The new right to demand deletion of employee information begs questions as to conflicts with certain legal requirements to retain such information. Recognizing this, the CCPA provides several exceptions to the data deletion requirement, including where retaining the data is necessary to “enable solely internal uses that are reasonably aligned with the expectations of the consumer based on the consumer’s relationship with the business;” to “comply with a legal obligation;” or to “otherwise use the consumer’s personal information, internally, in a lawful manner that is compatible with the context in which the consumer provided the information.” See Cal. Civ. Code §§ 1798.105(d)(7)-(9). While employers will have plausible arguments that most employee data falls within one of these exceptions, it is unclear how a reviewing court would apply these exceptions in the employment context. Employers should therefore think carefully about the categories of employee data collected and whether they may have an obligation to delete any of that data upon employee request. It should also be noted that, following retention of data based on such an exemption, the employer may not use the data for any purpose unrelated to that exemption. For example, if an employer retains a past employee’s personal information to comply with tax law obligations, it may not use that retained data to contact the employee for marketing purposes.

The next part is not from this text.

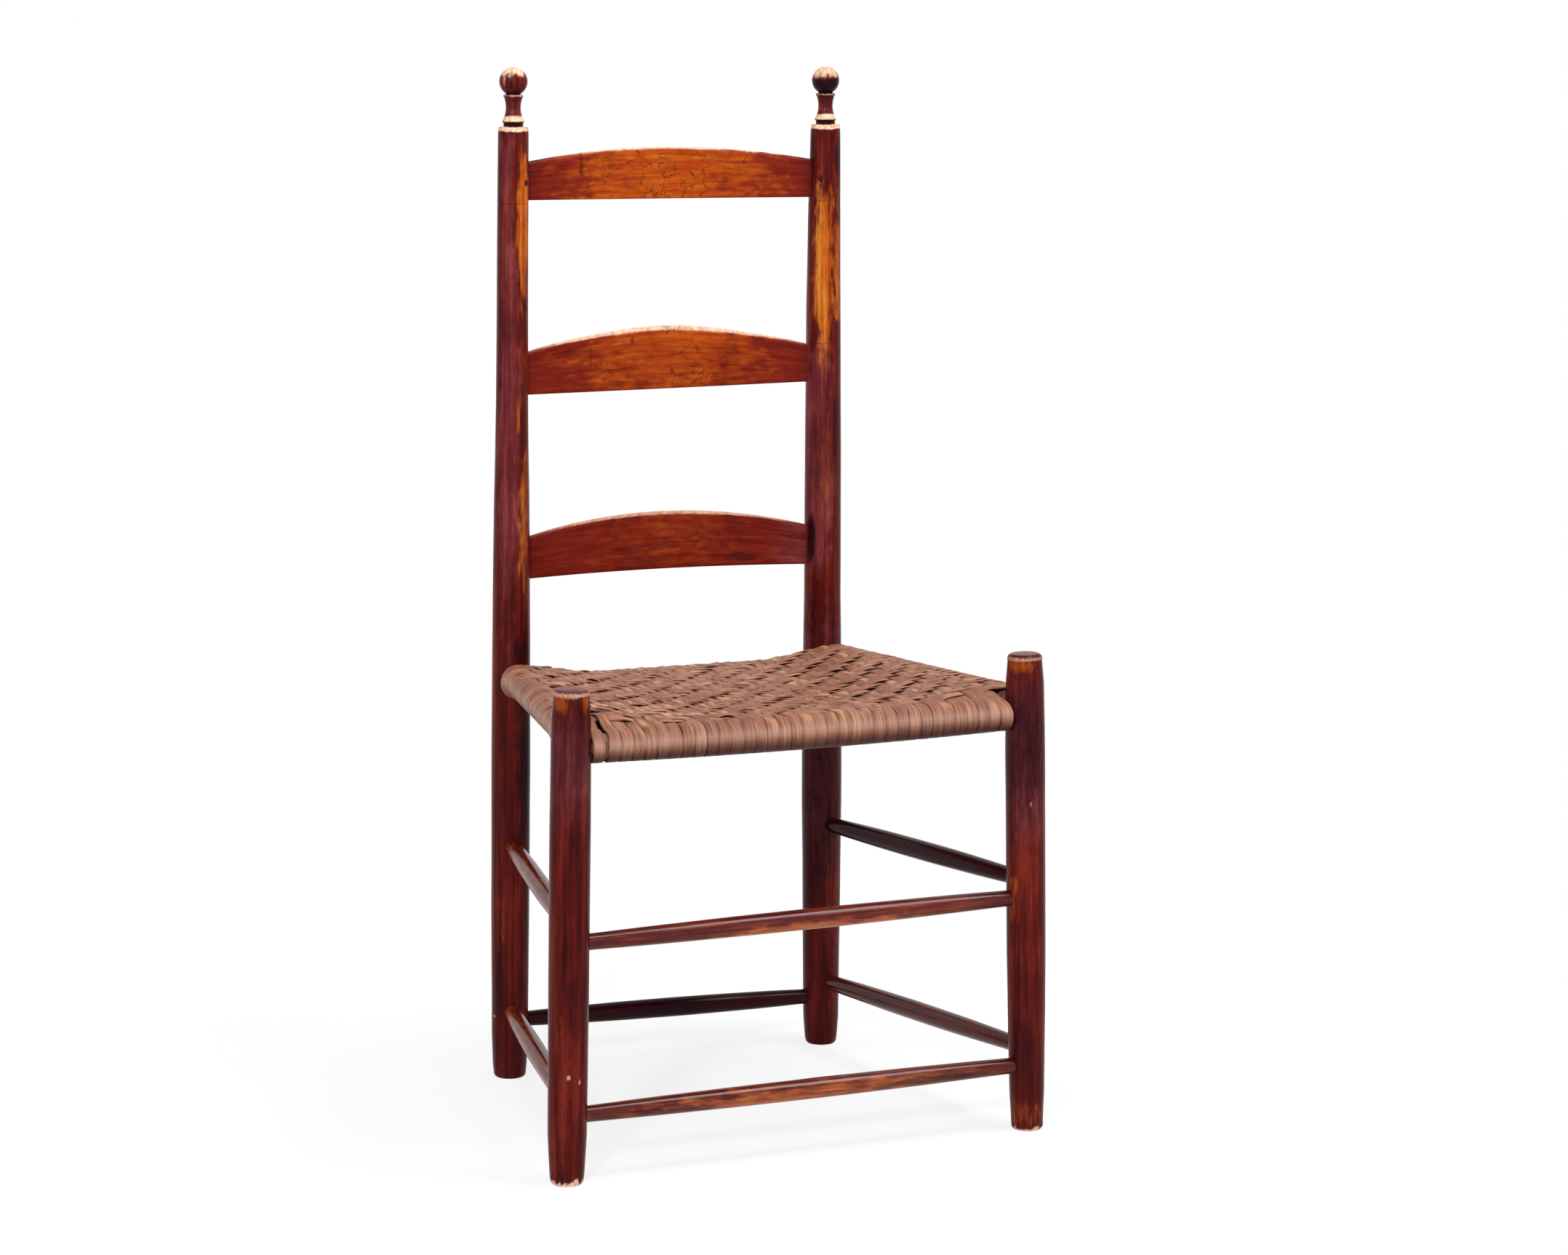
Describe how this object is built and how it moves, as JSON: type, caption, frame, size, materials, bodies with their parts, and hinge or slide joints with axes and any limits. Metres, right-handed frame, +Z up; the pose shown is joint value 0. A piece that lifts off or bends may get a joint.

To ensure compliance with the CCPA once it becomes broadly applicable to employment data, covered employers should take the following steps:
- Assess the categories of personal information collected, retained, and disclosed about employees, including whether the CCPA requires disclosures about that data, deletion of such data upon request, or other obligations.
- Implement a DPA to be included in all vendor relationships that involve employee data.
- Develop a mechanism for employees to make requests regarding their personal information.
- Identify the person to receive requests under the CCPA, and train staff on how to respond to such requests.
 Further references to the CCPA will refer to the law as amended by the CPRA.